The activists presented findings from Diane Kanne, a chemist who lives in Yorba Linda and said she worked on air pollution regulations with the South Coast Air Quality Management District. “The math is wrong,” Kanne said of the county’s new findings, adding the wrong software and calculations were used for the estimates.
Three supervisors – Lisa Bartlett, Michelle Steel, and Andrew Do – voted to re-approve the project, emphasizing it was discussed many times before and the most recent court ruling was limited.
“This is us following the law and approving a project based on what a court has indicated to us,” Do said. “We have to limit our discussion to what is here, which is only for the solar panels.”
The other two supervisors – Don Wagner and Doug Chaffee – said they had concerns and wanted to pause until they’re addressed.
“What concerns me is that we do not have the community’s buy-[in]. And the issues that they’ve raised…are issues that are substantive and I think really do deserve more attention than they seem to have gotten so far,” said Wagner, whose district includes the proposed project and nearby neighborhoods.
Specifically, he cited “the issue of public safety and indeed wildfires. The entrance and exits to the project are limited. And there is legitimate community concern about access for fire personnel and more importantly maybe even exit for residents in a worst-case scenario.”
A prior appeals court ruling found the project is in a “very high fire hazard zone.” The 2008 Freeway Complex Fire “burned the entire site in approximately 40 minutes, along with roughly 30,000 additional acres adjacent to the site,” the ruling states.

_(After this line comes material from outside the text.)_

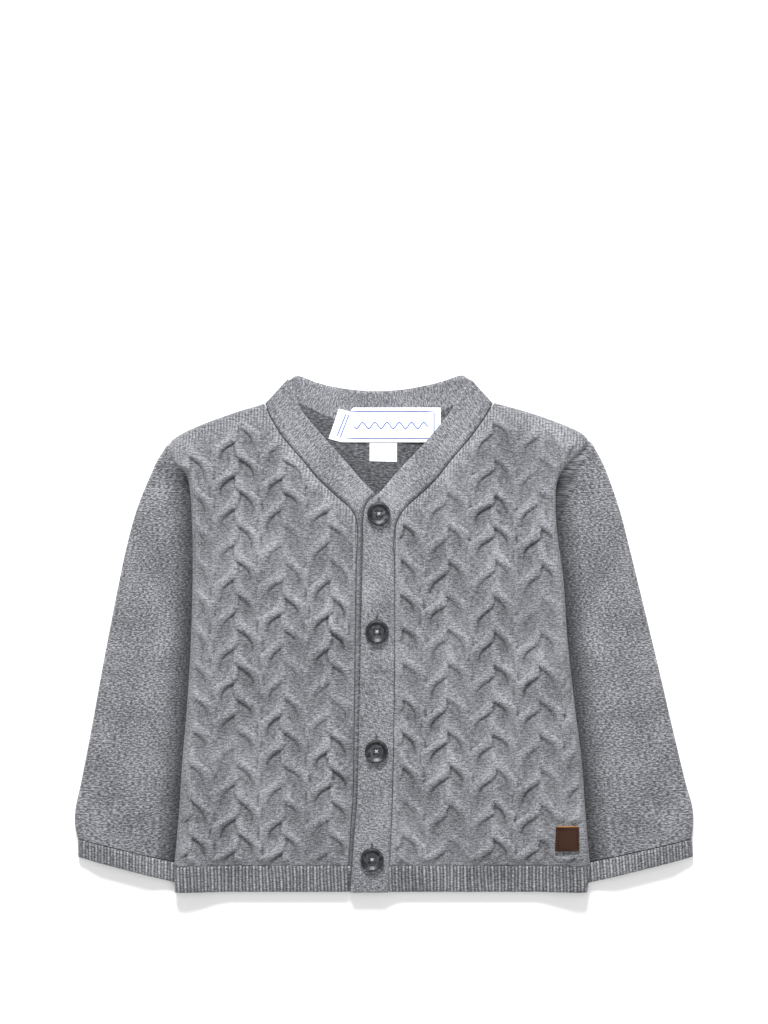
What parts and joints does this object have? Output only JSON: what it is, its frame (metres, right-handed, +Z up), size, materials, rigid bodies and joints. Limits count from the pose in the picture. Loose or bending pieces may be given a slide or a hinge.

Supervisors at one point wanted the development to have two main access roads, which the county Planning Commission recommended. But the supervisors’ May 2017 approval of the project had one main road to and from the development, which would run on a bridge. The supervisors’ project approval also called for an emergency access road.
In its most recent ruling, in May, the appeals court found the county failed to follow the law yet again with its environmental impact report. The report failed to provide “any evidence” to support its conclusion that it’s not feasible to require each home to have rooftop solar panels as a way of offsetting greenhouse gas emissions, the court found.
The court found several problems with the county’s arguments, including relying on a draft Board of Supervisors resolution that never was approved.
“The [policy] explanation to which the County directs us [for why rooftop solar is undesirable] is not included in the actual County board of supervisors resolution certifying the revised [environmental report],” the court found.
“In other words, the board of supervisors never made the policy based findings on which the County attempts to rely.”
Under California’s environmental disclosure laws, the county did not have to find that solar panels were feasible, but it did have to provide “substantial evidence” to justify its finding that they’re not feasible, the court found.
“To be clear, we are not holding or implying the County was obligated to find solar [photovoltaic] roof panels feasible,” the court found.
“The purpose of [the California Environmental Quality Act] is not to generate paper, but to compel government at all levels to make decisions with environmental consequences in mind,” the court wrote, quoting to a 1993 appeals court ruling.
“Consistent with that foundational principle, we are charged with assessing whether the revised [environmental report] met [the law’s] information disclosure requirements. In this case, it did not because the revised [report’s] feasibility conclusion concerning solar roof panels was not supported by substantial evidence.”
Wagner, the county supervisor who represents the area, said the court was questioning whether the county was acting in “good faith,” which is defined as honesty about one’s intentions.
“The appellate court has repeatedly said, ‘No, do it better, do it differently and come back.’ ‘No, do it better, do it differently and come back.’ ‘No, you need to try again.’ ” said Wagner.
“I’ve practiced law 30-plus years as a litigator, and I’ve been in front of many appellate courts,” he added, saying it’s “somewhat unusual to have an appellate court say not only ‘No,’ but ‘Do it in good faith,’ ” he added.
“There are questions here that caused an appellate court to stick that language in.”
Esperanza Hills’ developer is represented by influential county lobbyist Roger Faubel, and as of last year all five supervisors at the time had received maximum-allowed campaign contributions from the developer or its executive, Doug Wymore.
Three of those supervisors – Bartlett, Steel, and Do – are currently on the board, and were the three votes Tuesday to re-approve the project.
Do, who also is an attorney, said the supervisors were acting based on the law and evidence.
“I submit to you that we are guided by the law, by the process and by technical knowledge and evidence that we have,” he said.
This article has been updated to include the expert activists presented to dispute the county’s findings.